Yes, in February 2022, there are black people who believe to this day that Black History Month is in February because it’s the shortest month, and white people were simply pandering to the black community. The number one topic to be discussed in K-12 schools and liberal universities alike is always the trans-Atlantic slave trade. No emphasis on “trade.” Moreover, slavery did not begin there nor was that its end. You wouldn’t believe that after the indoctrination in our public and private colleges and universities.
Black History Month was originally Negro History Week. Dr. Carter G. Woodson, known as the “Father of Black History,” started the first Negro History Week in February 1926. He wanted students to learn of missing contributions that black Americans made.
I want to debunk this portrayal that Black History Month being in February has something to do with white racism.

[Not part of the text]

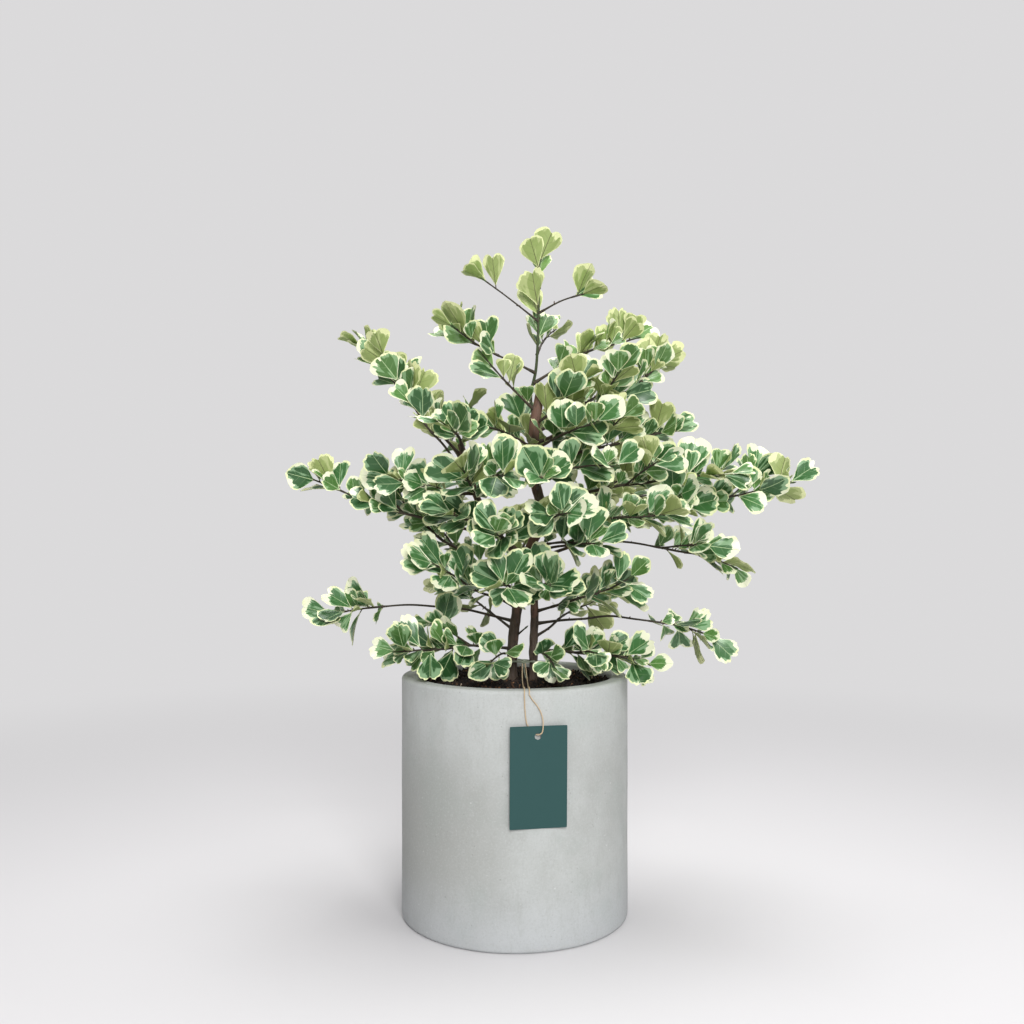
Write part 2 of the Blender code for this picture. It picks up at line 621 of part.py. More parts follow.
def rim_crossing(x):
    """Points over the rim from the soil to the outer wall, clear of it by a touching gap."""
    bend = RIM_ROUND + STRING_RADIUS + TOUCH_GAP + 0.0004
    inside = POT_RADIUS - POT_WALL
    edge = POT_HEIGHT - RIM_ROUND
    rows = [(inside - 0.014, SOIL_TOP + SOIL_MOUND + STRING_RADIUS + 0.0012)]
    rows += arc((inside + RIM_ROUND, edge), bend, 180, 90, 3)
    rows += arc((POT_RADIUS - RIM_ROUND, edge), bend, 90, 0, 3)
    return [Vector((x, -math.sqrt(r ** 2 - x ** 2), z)) for r, z in rows]


def string_route():
    """From the knot over the rim, through the tag's hole from the front, and back to the knot."""
    off = STRING_RADIUS + TOUCH_GAP
    hole = TAG_HEIGHT - TAG_HOLE_DROP
    knot = Vector(KNOT_PLACE)
    low = SOIL_TOP + SOIL_MOUND + off + 0.0006
    start = [knot + Vector((0.0020, -0.0036, -0.0016)), Vector((0.0156, -0.0260, 0.3170))]
    start += [Vector((0.0166, -0.045, low)), Vector((0.0168, -0.080, low))]
    down = [pot_face(0.0212, 0.3040, off), pot_face(0.0266, 0.2970, off + 0.0002)]
    down += [pot_face(0.0312, 0.2885, off + 0.0014), pot_face(0.0334, 0.2790, off + 0.0044)]
    down += [tag_point(0.0042, hole + 0.0062, TAG_THICK + off + 0.0004)]
    through = [tag_point(TAG_HOLE_SIDE + 0.0022, hole + 0.0028, TAG_THICK + 0.0011)]
    through += [tag_point(TAG_HOLE_SIDE, hole + 0.0020, TAG_THICK / 2)]
    through += [tag_point(TAG_HOLE_SIDE - 0.0022, hole + 0.0025, -0.0009)]
    through += [tag_point(TAG_HOLE_SIDE - 0.0064, hole + 0.0058, -off - 0.0002)]
    up = [pot_face(0.0142, 0.2760, off + 0.0002), pot_face(0.0120, 0.2910, off)]
    end = [Vector((0.0108, -0.080, low)), Vector((0.0102, -0.045, low))]
    end += [Vector((0.0098, -0.0270, 0.3170)), knot + Vector((-0.0018, -0.0036, -0.0016))]
    return start + rim_crossing(0.0172) + down + through + up + rim_crossing(0.0113)[::-1] + end


def make_string():
    curve = bpy.data.curves.new("string", "CURVE")
    curve.dimensions = "3D"
    curve.bevel_depth = STRING_RADIUS
    curve.bevel_resolution = 2
    curve.use_fill_caps = True
    route = smooth_route(string_route(), STRING_STEP)
    spline = curve.splines.new("POLY")
    spline.points.add(len(route) - 1)
    for point, place in zip(spline.points, route):
        point.co = (*place, 1.0)
    made = bpy.data.objects.new("string", curve)
    bpy.context.scene.collection.objects.link(made)
    made.data.materials.append(finish("twine", (0.52, 0.40, 0.27), 0.9))
    return made


def make_tie(stems):
    """A slack loop round both stems, with its knot in front and one end hanging from it."""
    circles = []
    for stem in stems:
        middle, radius = stem.at_height(TIE_HEIGHT)
        circles.append((middle, radius + TIE_RADIUS + TIE_SLACK))
    count = 16
    ring = []
    for i in range(count):
        angle = math.tau * i / count
        heading = Vector((math.cos(angle), math.sin(angle), 0.0))
        middle, radius = max(circles, key=lambda c: c[0].dot(heading) + c[1])
        right = math.cos(angle) > 0
        aside = math.cos(angle) ** 2
        height = TIE_HEIGHT - TIE_DROOP[right] * aside
        reach = radius + TIE_SWING[right] * aside
        ring.append(Vector((middle.x, middle.y, height)) + heading * reach)
    closed = ring + ring[:2]
    rows = rings_along(closed, [TIE_RADIUS] * len(closed), TIE_SIDES)[1:-1]
    points = [point for row in rows for point in row]
    faces = []
    for i in range(count):
        for k in range(TIE_SIDES):
            a, b = i * TIE_SIDES + k, i * TIE_SIDES + (k + 1) % TIE_SIDES
            c, d = (a + TIE_SIDES) % len(points), (b + TIE_SIDES) % len(points)
            faces += [(a, b, d), (a, d, c)]
    mesh = bpy.data.meshes.new("string_tie")
    mesh.from_pydata(points, [], faces)
    tie = bpy.data.objects.new("string_tie", mesh)
    bpy.context.scene.collection.objects.link(tie)
    tie.data.materials.append(bpy.data.materials["twine"])
    bm = bmesh.new()
    bmesh.ops.create_icosphere(
        bm, subdivisions=1, radius=KNOT_RADIUS, matrix=Matrix.Translation(KNOT_PLACE)
    )
    knot = object_from(bm, "knot", bpy.data.materials["twine"])
    tail = tube("tail", [Vector(point) for point in TAIL], [TAIL_RADIUS] * len(TAIL), TAIL_SIDES, None)
    for added in (knot, tail):
        as_cutter(added)
        union = tie.modifiers.new(added.name, "BOOLEAN")
        union.operation = "UNION"
        union.object = added
    return tie


def main():
    clear_scene()
    pot = make_pot()
    stems = make_stems()
    soil = make_soil(stems)
    tag = make_tag()
    string = make_string()
    tie = make_tie(stems)
    carriers = {stem.name: stem for stem in stems}
    obstacles = [obstacle_of(made, made.name) for made in (pot, soil, tag, string, tie)]
    obstacles += [obstacle_of(bpy.data.objects[stem.name], stem.name) for stem in stems]
    grown = []
    for spray in SPRAYS:
        route = spray_route(spray, carriers)
        sides = LEADER_SIDES if spray.name == "leader" else TWIG_SIDES
        main_twig = Wood(spray.name, route, spray.radius, TWIG_TIP_RADIUS, sides)
        carriers[spray.name] = main_twig
        twigs = [main_twig]
        for number in range(spray.forks):
            fork = fork_route(main_twig, spray, number)
            twigs.append(Wood(spray.name, fork, FORK_RADIUS, TWIG_TIP_RADIUS, TWIG_SIDES))
        for twig in twigs:
            ring_points = rings_along(twig.route, [r + LEAF_MARGIN for r in twig.radii], twig.sides)
            points = [point for ring in ring_points for point in ring]
            obstacles.append(Obstacle(spray.name, points, tube_faces(len(twig.route), twig.sides)))
        grown.append((spray, twigs))
    leaf_green = finish("leaf", (0.16, 0.30, 0.12), 0.45)
    total = 0
    for spray, twigs in grown:
        leaves = place_leaves(spray, twigs, obstacles)
        total += len(leaves)
        make_spray(spray, twigs, leaves, carriers[spray.carrier], leaf_green)
    print(f"{total} leaves")


main()
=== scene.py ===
# The looks of a potted rubber plant with cream-edged triangular leaves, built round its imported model.
# Metres, +Z up, front towards -Y. Each finished piece sits at the origin with its place in its mesh.
import json
import math
import random
from collections import namedtuple

import bmesh
import bpy
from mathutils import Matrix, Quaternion, Vector, noise
from mathutils.bvhtree import BVHTree
from mathutils.kdtree import KDTree

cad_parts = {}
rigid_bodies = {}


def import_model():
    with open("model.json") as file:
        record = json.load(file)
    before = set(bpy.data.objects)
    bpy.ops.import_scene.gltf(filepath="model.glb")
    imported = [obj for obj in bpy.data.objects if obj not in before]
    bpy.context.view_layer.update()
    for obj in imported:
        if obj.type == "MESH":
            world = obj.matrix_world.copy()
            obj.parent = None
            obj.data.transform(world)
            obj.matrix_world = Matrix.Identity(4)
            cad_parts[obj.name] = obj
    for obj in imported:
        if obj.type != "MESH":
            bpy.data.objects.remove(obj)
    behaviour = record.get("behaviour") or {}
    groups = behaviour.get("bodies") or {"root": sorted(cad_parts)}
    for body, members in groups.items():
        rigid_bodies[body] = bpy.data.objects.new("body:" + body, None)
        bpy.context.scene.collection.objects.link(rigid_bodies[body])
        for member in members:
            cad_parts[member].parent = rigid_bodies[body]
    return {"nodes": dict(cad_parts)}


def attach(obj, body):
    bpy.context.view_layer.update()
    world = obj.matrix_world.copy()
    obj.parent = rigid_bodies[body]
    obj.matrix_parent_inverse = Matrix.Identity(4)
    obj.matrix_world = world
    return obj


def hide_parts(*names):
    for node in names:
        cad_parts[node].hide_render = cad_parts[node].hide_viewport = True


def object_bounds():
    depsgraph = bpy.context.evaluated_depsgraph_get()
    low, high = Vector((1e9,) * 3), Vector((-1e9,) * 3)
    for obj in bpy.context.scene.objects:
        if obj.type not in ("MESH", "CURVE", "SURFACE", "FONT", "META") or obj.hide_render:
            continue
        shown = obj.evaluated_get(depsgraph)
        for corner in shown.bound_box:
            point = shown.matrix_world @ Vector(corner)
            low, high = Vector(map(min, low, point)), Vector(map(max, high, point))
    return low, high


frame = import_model()
cadLow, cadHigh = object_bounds()
cadNodes = frame["nodes"]


# Camera: where the photograph was taken from, worked out from the pot's rim and sides

cameraPlace = {
    "distance": 1.39,  # in front of the pot's middle
    "height": 0.507,
    "side": -0.0036,
    "focalPixels": 1040,
    "imagePixels": 1024,
    "horizonPixel": 530,
}


def makeCamera():
    data = bpy.data.cameras.new("photoCamera")
    data.sensor_width = 36
    data.lens = data.sensor_width * cameraPlace["focalPixels"] / cameraPlace["imagePixels"]
    middle = cameraPlace["imagePixels"] / 2
    data.shift_y = (cameraPlace["horizonPixel"] - middle) / cameraPlace["imagePixels"]
    camera = bpy.data.objects.new("photoCamera", data)
    camera.location = (cameraPlace["side"], -cameraPlace["distance"], cameraPlace["height"])
    camera.rotation_euler = (math.radians(90), 0, 0)
    bpy.context.scene.collection.objects.link(camera)
    bpy.context.scene.camera = camera


# Helpers for node trees. A Field is a node's output, and sums with it add math nodes to its tree

def fill(tree, made, inputs):
    for key, value in inputs.items():
        if isinstance(value, Field):
            tree.links.new(value.socket, made.inputs[key])
        elif value is not None:
            made.inputs[key].default_value = value
    return made


def addNode(tree, kind, inputs=None, **settings):
    made = tree.nodes.new(kind)
    for name, value in settings.items():
        setattr(made, name, value)
    return fill(tree, made, inputs or {})


def out(made, key=0):
    return Field(made.outputs[key])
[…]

For context, the vast majority of African Americans believe what is right is Democrat and what is wrong is right-wing conservatism.
According to History.com: “[Woodson] chose February because the month contained the birthdays of both Abraham Lincoln and Frederick Douglass, two prominent [Republican] men whose historic achievements African Americans already celebrated. (Lincoln’s birthday was February 12; Douglass, who was formerly enslaved, hadn’t known his actual birthday, but had marked the occasion on February 14.)”

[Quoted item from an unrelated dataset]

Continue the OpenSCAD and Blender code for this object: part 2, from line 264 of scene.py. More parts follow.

If it weren’t for the vigorous terrain that both Douglass and Lincoln navigated, the Confederacy would have turned the entire republic into a slave nation. These men embodied American symbols of liberty and freedom, but they don’t fit the political narrative of today. President Gerald Ford, also a Republican, is the first president to officially approve Black History Month in 1976.
“Black history” is a misnomer, a misconception, a misstatement, and a misunderstanding. It just doesn’t make any sense. Overlooking “people of color” in the American historical context isn’t resolved by naming certain aspects of history by the color of people.

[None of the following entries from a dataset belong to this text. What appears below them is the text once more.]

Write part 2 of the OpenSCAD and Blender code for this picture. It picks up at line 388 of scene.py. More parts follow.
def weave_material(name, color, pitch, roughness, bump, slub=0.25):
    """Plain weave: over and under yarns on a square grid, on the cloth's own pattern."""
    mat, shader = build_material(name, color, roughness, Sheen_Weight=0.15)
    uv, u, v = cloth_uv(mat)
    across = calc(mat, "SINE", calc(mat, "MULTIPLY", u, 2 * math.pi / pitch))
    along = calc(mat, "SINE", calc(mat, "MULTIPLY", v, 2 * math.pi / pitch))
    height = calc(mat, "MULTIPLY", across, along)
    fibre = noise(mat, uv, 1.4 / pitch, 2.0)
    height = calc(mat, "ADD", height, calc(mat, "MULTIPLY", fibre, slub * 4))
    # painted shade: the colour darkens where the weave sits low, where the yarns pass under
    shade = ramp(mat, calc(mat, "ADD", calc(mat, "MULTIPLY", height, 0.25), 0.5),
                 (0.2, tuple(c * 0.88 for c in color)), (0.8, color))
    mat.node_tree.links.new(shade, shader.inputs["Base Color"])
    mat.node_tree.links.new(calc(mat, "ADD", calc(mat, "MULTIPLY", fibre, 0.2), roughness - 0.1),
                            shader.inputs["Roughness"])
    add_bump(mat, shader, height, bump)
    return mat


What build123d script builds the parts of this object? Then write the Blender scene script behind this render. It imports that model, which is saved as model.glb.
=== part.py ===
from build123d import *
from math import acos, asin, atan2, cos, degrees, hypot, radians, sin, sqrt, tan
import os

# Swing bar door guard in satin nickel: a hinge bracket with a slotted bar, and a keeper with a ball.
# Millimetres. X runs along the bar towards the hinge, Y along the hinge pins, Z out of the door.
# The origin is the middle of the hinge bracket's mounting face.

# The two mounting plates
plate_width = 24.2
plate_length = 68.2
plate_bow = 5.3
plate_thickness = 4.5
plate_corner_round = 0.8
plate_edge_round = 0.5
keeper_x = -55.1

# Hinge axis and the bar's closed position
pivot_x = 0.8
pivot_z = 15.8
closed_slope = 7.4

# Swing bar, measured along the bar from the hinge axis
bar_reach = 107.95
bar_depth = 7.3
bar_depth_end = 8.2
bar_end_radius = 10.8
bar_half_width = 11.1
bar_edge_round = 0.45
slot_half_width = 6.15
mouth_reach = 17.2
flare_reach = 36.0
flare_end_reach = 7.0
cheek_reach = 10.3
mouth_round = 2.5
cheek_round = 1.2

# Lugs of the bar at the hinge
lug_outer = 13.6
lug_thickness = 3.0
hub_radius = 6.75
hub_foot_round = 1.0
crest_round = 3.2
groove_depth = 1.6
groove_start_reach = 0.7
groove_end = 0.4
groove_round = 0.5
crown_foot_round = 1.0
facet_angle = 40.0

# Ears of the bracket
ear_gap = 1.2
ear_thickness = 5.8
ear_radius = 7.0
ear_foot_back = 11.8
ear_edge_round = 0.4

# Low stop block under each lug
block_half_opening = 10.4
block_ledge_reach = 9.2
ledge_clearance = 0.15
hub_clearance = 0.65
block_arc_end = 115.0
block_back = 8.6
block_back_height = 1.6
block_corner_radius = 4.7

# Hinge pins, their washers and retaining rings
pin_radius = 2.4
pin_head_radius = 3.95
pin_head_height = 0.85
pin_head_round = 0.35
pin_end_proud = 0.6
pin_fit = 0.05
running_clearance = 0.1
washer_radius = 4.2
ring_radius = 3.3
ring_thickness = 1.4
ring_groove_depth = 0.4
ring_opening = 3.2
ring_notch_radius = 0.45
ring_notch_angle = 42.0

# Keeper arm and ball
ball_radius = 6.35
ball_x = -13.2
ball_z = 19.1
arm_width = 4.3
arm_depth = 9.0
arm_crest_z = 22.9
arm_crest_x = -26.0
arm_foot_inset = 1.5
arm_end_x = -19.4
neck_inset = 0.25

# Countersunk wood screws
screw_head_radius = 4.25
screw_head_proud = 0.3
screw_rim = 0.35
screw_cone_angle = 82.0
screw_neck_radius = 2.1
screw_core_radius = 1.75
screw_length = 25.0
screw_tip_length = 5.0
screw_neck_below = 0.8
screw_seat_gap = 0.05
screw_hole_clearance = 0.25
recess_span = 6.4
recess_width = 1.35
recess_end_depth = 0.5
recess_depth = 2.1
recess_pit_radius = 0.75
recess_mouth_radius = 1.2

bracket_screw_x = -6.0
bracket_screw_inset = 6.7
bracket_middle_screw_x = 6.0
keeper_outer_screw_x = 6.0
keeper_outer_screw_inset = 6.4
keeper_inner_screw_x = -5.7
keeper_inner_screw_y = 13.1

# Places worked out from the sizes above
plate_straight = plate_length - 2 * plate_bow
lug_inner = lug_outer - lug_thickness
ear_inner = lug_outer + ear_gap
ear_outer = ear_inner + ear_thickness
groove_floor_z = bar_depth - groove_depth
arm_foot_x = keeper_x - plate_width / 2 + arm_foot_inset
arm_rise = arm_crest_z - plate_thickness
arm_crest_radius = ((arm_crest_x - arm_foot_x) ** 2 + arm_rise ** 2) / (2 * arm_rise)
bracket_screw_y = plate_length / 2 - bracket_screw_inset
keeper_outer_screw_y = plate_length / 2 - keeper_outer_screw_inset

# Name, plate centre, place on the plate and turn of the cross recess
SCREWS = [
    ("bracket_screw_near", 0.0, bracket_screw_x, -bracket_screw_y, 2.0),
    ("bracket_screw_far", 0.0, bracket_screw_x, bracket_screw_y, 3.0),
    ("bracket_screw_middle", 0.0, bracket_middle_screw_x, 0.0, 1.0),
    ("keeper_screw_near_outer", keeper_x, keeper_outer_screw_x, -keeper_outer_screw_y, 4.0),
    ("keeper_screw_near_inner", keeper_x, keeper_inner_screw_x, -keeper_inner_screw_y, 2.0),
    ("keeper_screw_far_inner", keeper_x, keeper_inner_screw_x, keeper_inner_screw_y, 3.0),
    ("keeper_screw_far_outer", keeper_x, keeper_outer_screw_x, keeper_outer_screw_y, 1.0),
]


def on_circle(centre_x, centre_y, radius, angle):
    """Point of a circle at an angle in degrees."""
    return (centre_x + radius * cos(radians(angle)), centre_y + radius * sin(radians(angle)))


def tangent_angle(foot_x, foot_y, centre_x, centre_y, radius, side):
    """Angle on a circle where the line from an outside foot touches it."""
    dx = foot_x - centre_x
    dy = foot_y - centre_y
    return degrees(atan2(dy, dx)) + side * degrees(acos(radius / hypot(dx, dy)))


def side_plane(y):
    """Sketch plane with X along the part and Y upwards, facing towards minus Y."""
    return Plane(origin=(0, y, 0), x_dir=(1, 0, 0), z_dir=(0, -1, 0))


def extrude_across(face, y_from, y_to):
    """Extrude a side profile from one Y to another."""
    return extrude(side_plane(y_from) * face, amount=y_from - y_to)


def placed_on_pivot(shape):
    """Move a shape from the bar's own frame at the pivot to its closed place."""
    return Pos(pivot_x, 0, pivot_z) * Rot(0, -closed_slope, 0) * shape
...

I’m a proponent that “black history” is not disconnected from American history. From the Underground Railroad to the Civil War to the Emancipation Proclamation to “40 acres and a mule,” our country’s history involves a mixture of ethnicities. Even the 44th president of the United States, who comes from a mixed ethnicity, agrees that history isn’t black or white. He stated:
“Now, we gather to celebrate Black History Month, and from our earliest days, black history has been American history. Black History Month shouldn’t be treated as though it is somehow separate from our collective American history or somehow just boiled down to a compilation of greatest hits from the March on Washington or from some of our sports heroes.”
I wonder: Will our nation live up to the true meaning of its creed, “one nation under God”?